*DATASET EXCERPT:*

# # #

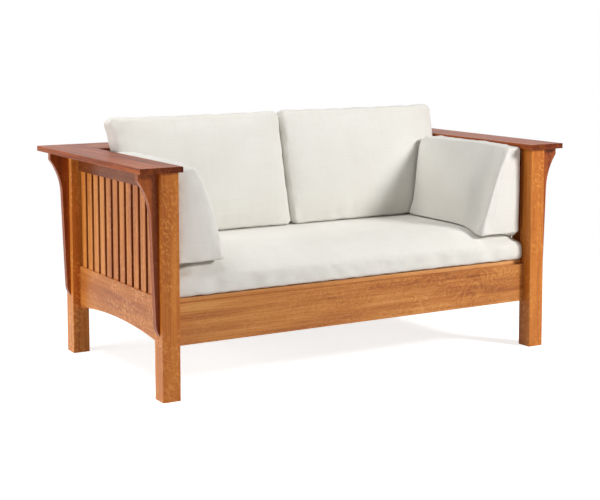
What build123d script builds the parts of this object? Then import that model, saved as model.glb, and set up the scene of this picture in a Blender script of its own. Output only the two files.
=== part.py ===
from build123d import *
import os

# Mission settle with even-height arms and back, in millimetres.
# X runs along the seat, +Y points to the back, +Z points up. The origin lies on the floor,
# under the middle of the rectangle that the arm boards and the back board cover.

# Posts
post_size = 63.0
span_x = 1577.0
span_y = 851.0
post_height = 748.0
edge_ease = 2.0

# Boards that lie on the posts and rails
cap_thickness = 19.0
side_overhang = 77.0
arm_inner_overhang = 11.0
front_overhang = 11.0
back_overhang = 78.0
back_cap_inner_overhang = 77.0
cap_ease = 1.5
cap_joint_gap = 0.2

# Rails
rail_thickness = 22.0
side_rail_recess = 30.0
front_rail_recess = 34.5
top_rail_height = 68.0
side_rail_low = 170.0
side_rail_height = 155.0
arch_rise = 27.0
front_rail_low = 173.0
front_rail_height = 139.0
back_rail_low = 170.0
back_rail_height = 155.0

# Tenons, staggered in height where two rails enter one post
tenon_thickness = 9.5
tenon_length = 36.0
tenon_edge = 8.0
tenon_height = 56.0
top_tenon_height = 22.0
tenon_fit = 0.2

# Slats
slat_width = 41.0
slat_thickness = 12.0
slat_pitch = 58.8
slat_rear_gap = 12.0
slat_seat = 10.0
slat_fit = 0.2
slat_ease = 1.0

# Corbels under the overhanging boards
corbel_thickness = 22.0
corbel_reach = 70.5
corbel_nose = 24.5
corbel_neck = 26.0
corbel_neck_drop = 150.0
corbel_toe = 13.5
corbel_toe_rise = 39.0
corbel_length = 533.0

# Seat support
cleat_width = 25.0
cleat_height = 25.0
deck_thickness = 22.0
deck_step = 14.0
deck_board_width = 76.0
deck_side_play = 1.0
deck_tongue = 12.0
deck_tongue_thickness = 8.0
bearer_width = 32.0
bearer_height = 65.0
strap_width = 50.0
strap_thickness = 1.5
strap_lap = 22.0
strap_pitch = 118.0
dowel_radius = 5.0
dowel_length = 38.0
dowel_in_cap = 12.0
dowel_fit = 0.1
dowel_pitch = 340.0
dowel_offset = 10.0

# Cushions
cushion_clearance = 0.4
seat_cushion_edge = 65.0
seat_cushion_crown = 55.0
seat_cushion_under_crown = 2.0
seat_cushion_side_play = 4.0
seat_cushion_rear_play = 30.0
seat_cushion_setback = 3.0
seat_cushion_bulge = 9.0
back_cushion_show = 140.0
back_cushion_edge = 74.0
back_cushion_crown = 30.0
back_cushion_bulge = 12.0
back_cushion_gap = 3.0
back_cushion_side_play = 5.0
back_cushion_lean = 14.0
arm_cushion_base = 182.0
arm_cushion_heel = 24.0
arm_cushion_belly = 8.0
arm_cushion_shoulder = 68.0
arm_cushion_rise = 3.0
arm_cushion_crest_rise = 32.0
arm_cushion_crest_drop = 8.0
arm_cushion_spread = 3.0
arm_cushion_front_reach = 20.0
arm_cushion_side_play = 2.0
arm_cushion_rear_gap = 6.0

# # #

Output the full listing exactly as it stands.

*OUTPUT FOR THIS EXERCISE:*
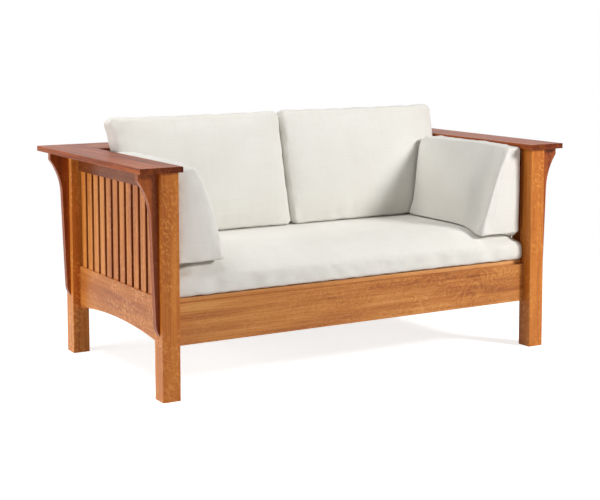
What build123d script builds the parts of this object? Then import that model, saved as model.glb, and set up the scene of this picture in a Blender script of its own. Output only the two files.
=== part.py ===
from build123d import *
import os

# Mission settle with even-height arms and back, in millimetres.
# X runs along the seat, +Y points to the back, +Z points up. The origin lies on the floor,
# under the middle of the rectangle that the arm boards and the back board cover.

# Posts
post_size = 63.0
span_x = 1577.0
span_y = 851.0
post_height = 748.0
edge_ease = 2.0

# Boards that lie on the posts and rails
cap_thickness = 19.0
side_overhang = 77.0
arm_inner_overhang = 11.0
front_overhang = 11.0
back_overhang = 78.0
back_cap_inner_overhang = 77.0
cap_ease = 1.5
cap_joint_gap = 0.2

# Rails
rail_thickness = 22.0
side_rail_recess = 30.0
front_rail_recess = 34.5
top_rail_height = 68.0
side_rail_low = 170.0
side_rail_height = 155.0
arch_rise = 27.0
front_rail_low = 173.0
front_rail_height = 139.0
back_rail_low = 170.0
back_rail_height = 155.0

# Tenons, staggered in height where two rails enter one post
tenon_thickness = 9.5
tenon_length = 36.0
tenon_edge = 8.0
tenon_height = 56.0
top_tenon_height = 22.0
tenon_fit = 0.2

# Slats
slat_width = 41.0
slat_thickness = 12.0
slat_pitch = 58.8
slat_rear_gap = 12.0
slat_seat = 10.0
slat_fit = 0.2
slat_ease = 1.0

# Corbels under the overhanging boards
corbel_thickness = 22.0
corbel_reach = 70.5
corbel_nose = 24.5
corbel_neck = 26.0
corbel_neck_drop = 150.0
corbel_toe = 13.5
corbel_toe_rise = 39.0
corbel_length = 533.0

# Seat support
cleat_width = 25.0
cleat_height = 25.0
deck_thickness = 22.0
deck_step = 14.0
deck_board_width = 76.0
deck_side_play = 1.0
deck_tongue = 12.0
deck_tongue_thickness = 8.0
bearer_width = 32.0
bearer_height = 65.0
strap_width = 50.0
strap_thickness = 1.5
strap_lap = 22.0
strap_pitch = 118.0
dowel_radius = 5.0
dowel_length = 38.0
dowel_in_cap = 12.0
dowel_fit = 0.1
dowel_pitch = 340.0
dowel_offset = 10.0

# Cushions
cushion_clearance = 0.4
seat_cushion_edge = 65.0
seat_cushion_crown = 55.0
seat_cushion_under_crown = 2.0
seat_cushion_side_play = 4.0
seat_cushion_rear_play = 30.0
seat_cushion_setback = 3.0
seat_cushion_bulge = 9.0
back_cushion_show = 140.0
back_cushion_edge = 74.0
back_cushion_crown = 30.0
back_cushion_bulge = 12.0
back_cushion_gap = 3.0
back_cushion_side_play = 5.0
back_cushion_lean = 14.0
arm_cushion_base = 182.0
arm_cushion_heel = 24.0
arm_cushion_belly = 8.0
arm_cushion_shoulder = 68.0
arm_cushion_rise = 3.0
arm_cushion_crest_rise = 32.0
arm_cushion_crest_drop = 8.0
arm_cushion_spread = 3.0
arm_cushion_front_reach = 20.0
arm_cushion_side_play = 2.0
arm_cushion_rear_gap = 6.0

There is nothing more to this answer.